> _Data for processing_
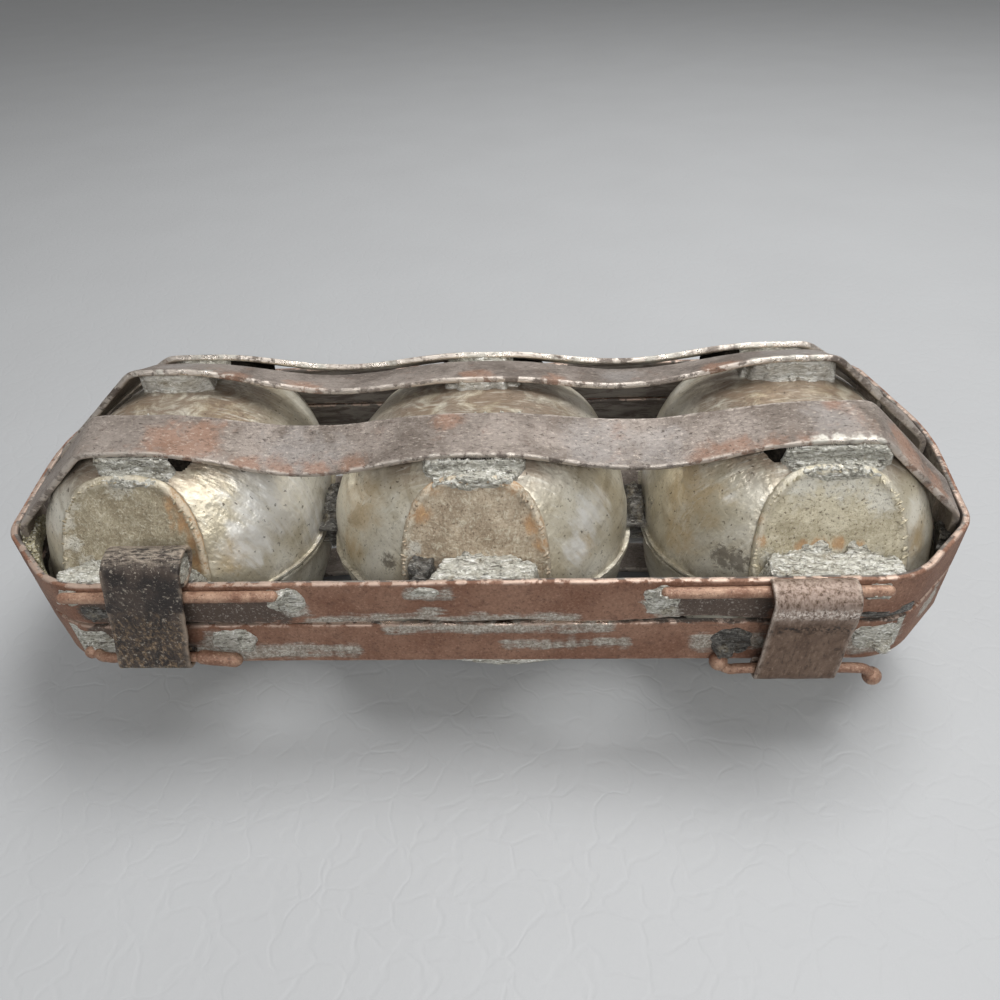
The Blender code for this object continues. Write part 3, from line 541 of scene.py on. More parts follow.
def strap_iron(name):
    """Grey-brown flat iron with blue-grey and orange patches, fine cracks and bright edges."""
    finish = Finish(name)
    broad = finish.noise(17 * MM, 5.0, 0.62, twist=0.6)
    patch = finish.noise(4.5 * MM, 7.0, 0.72, twist=0.6)
    grain = finish.noise(0.6 * MM, 5.0, 0.76, stretch=(0.45, 1.0, 1.0), twist=0.5)
    coarse = finish.noise(1.9 * MM, 5.0, 0.7, shift=(0.7, 0.2, 0.4), twist=0.8)
    cracks = finish.cells(1.5 * MM, "DISTANCE_TO_EDGE", (1.0, 1.5, 1.0), twist=finish.bend(1.0 * MM, 2.2))
    finish.base(broad.above(0.36, 0.62), (0.155, 0.126, 0.105), (0.295, 0.252, 0.22))
    finish.coat(coarse.above(0.54, 0.68) * 0.55, (0.13, 0.095, 0.078))
    blue = finish.mark("blue", patch, 0.2, 1.1)
    finish.coat(blue * 0.6, (0.31, 0.288, 0.272))
    worn = finish.noise(8 * MM, 6.0, 0.7, shift=(1.9, 1.2, 0.6)).above(0.56, 0.72) * 0.5
    red = (finish.mark("rust", patch, 0.2, 1.0) + worn).clamped()
    finish.coat(red * 0.6, (0.29, 0.145, 0.085))
    finish.coat(grain.above(0.54, 0.68) * 0.6, (0.56, 0.49, 0.42))
    finish.coat(grain.above(0.46, 0.33) * 0.9, (0.055, 0.042, 0.034))
    split = cracks.above(0.07, 0.0) * finish.noise(12 * MM, 3.0).above(0.5, 0.64)
    finish.coat(split * 0.35, (0.05, 0.038, 0.032))
    pale = finish.mark("pale", finish.noise(2.5 * MM, 5.0, 0.68))
    finish.coat(pale * 0.9, (0.62, 0.595, 0.53))
    finish.coat(pale * grain.above(0.44, 0.36) * 0.6, (0.16, 0.13, 0.10))
    wear = finish.noise(4 * MM, 4.0, 0.66, shift=(0, 0.3, 0)).above(0.38, 0.55)
    rubbed = (finish.attribute("edge") * wear).above(0.25, 1.0)
    finish.coat(rubbed * 0.85, (0.68, 0.61, 0.54))
    finish.relief(grain, 0.18 * MM)
    finish.relief(coarse, 0.22 * MM)
    finish.relief(finish.noise(5 * MM, 3.0), 0.35 * MM)
    roughness = 0.54 + red * 0.18 - rubbed * 0.22 - pale * 0.1
    metallic = (0.42 - red * 0.3 + rubbed * 0.4 + pale * 0.2).clamped()
    return finish.done(roughness, metallic, 0.4)


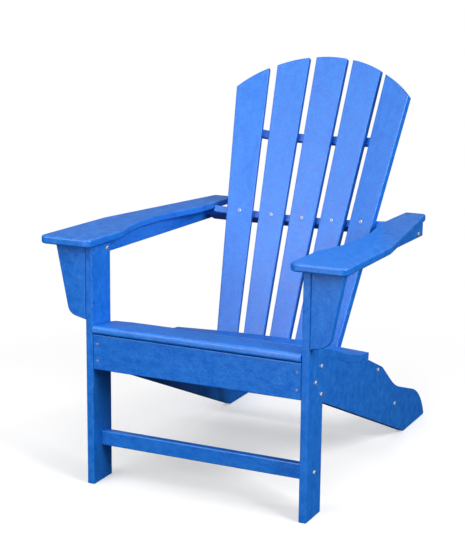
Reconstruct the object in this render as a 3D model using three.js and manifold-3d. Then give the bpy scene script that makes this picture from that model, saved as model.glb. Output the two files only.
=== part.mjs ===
// Adirondack chair built from recycled-plastic lumber, fixed frame, no moving parts.
// Millimetres. +Z is up, the front of the chair faces -Y, and +X is the sitter's left.
// The origin is on the floor under the middle of the chair's overall box.
import * as THREE from 'three';
import { mergeVertices } from 'three/addons/utils/BufferGeometryUtils.js';
import Module from 'manifold-3d';

const wasm = await Module();
wasm.setup();

const DEG = Math.PI / 180;

// ---------- driving sizes ----------

// lumber stock
const BOARD = 18; // thickness of every board
const EDGE = 3; // round-over on the long edges of a board
const ARM_EDGE = 5; // larger round-over on the arms
const SEAT_NOSE = 8; // round front edge of the first seat slat
const FIT = 0.3; // clearance between boards that meet at an angle
const END_PLAY = 0.6; // clearance at each end of a board that sits between the legs
const ARC_ERROR = 0.15; // furthest that a faceted arc lies from the true arc

// front legs
const SEAT_WIDTH = 508; // between the inner faces of the front legs
const LEG_DEPTH = 82.3;

// apron and stretchers
const APRON_SETBACK = 1.8; // apron face behind the front of the legs
const APRON_HEIGHT = 82.5;
const STRETCHER_HEIGHT = 35.6;
const STRETCHER_FLOOR_GAP = 85.4; // floor to underside of the front stretcher
const STRETCHER_SETBACK = 32.6;
const REAR_STRETCHER_SETBACK = 153; // centre of the rear stretcher behind the seat's rear end
const REAR_STRETCHER_Z = 95;

// seat: five slats on a faceted curve cut into the side rails
const SEAT_FRONT_Y = -8; // start of the curve, on the underside of the slats
const SEAT_FRONT_Z = 359.7;
const SEAT_PITCH = 96.5; // along the curve
const SEAT_SLOPES = [6.3, 15.6, 20.7, 14.7, 6.5]; // degrees down towards the back
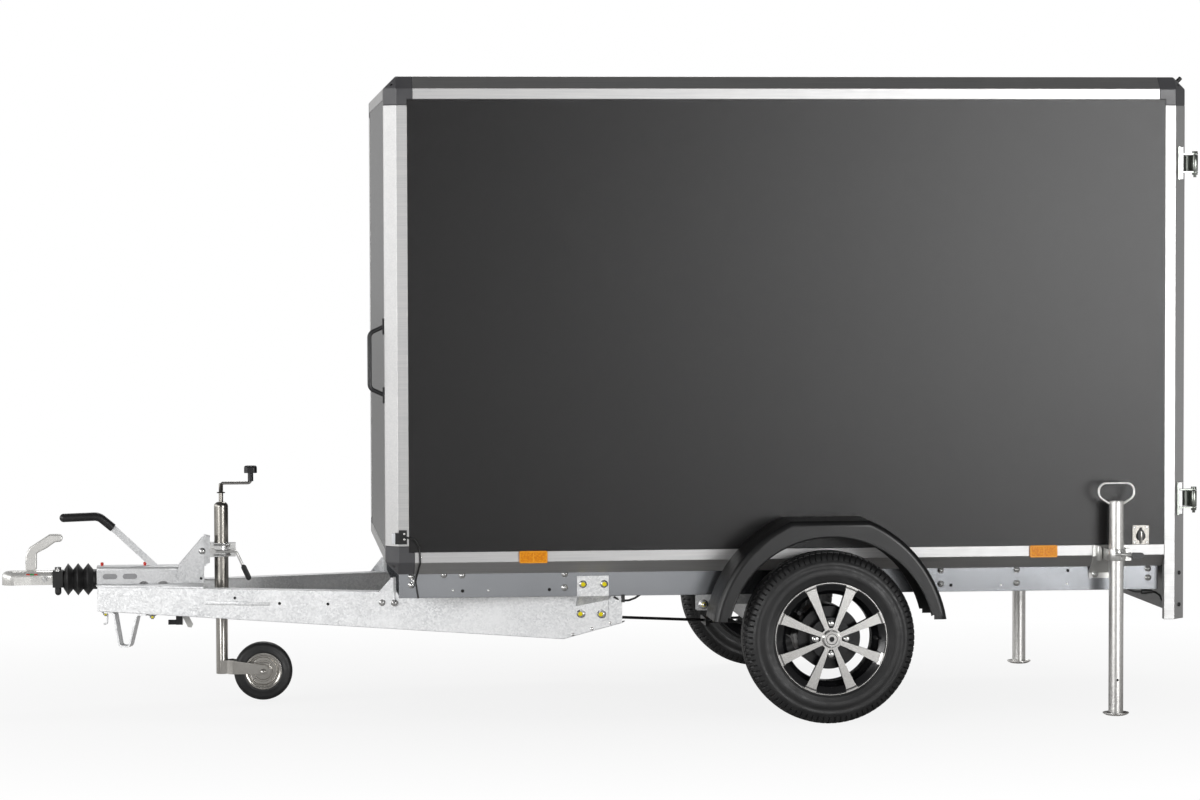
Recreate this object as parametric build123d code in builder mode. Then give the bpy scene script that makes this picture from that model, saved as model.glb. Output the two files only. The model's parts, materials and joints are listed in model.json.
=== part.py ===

> _What to produce_
Beginning at the line that holds "Recreate this object", reproduce each line of the records above down to and including the last one.

> _Finished task_
Recreate this object as parametric build123d code in builder mode. Then give the bpy scene script that makes this picture from that model, saved as model.glb. Output the two files only. The model's parts, materials and joints are listed in model.json.
=== part.py ===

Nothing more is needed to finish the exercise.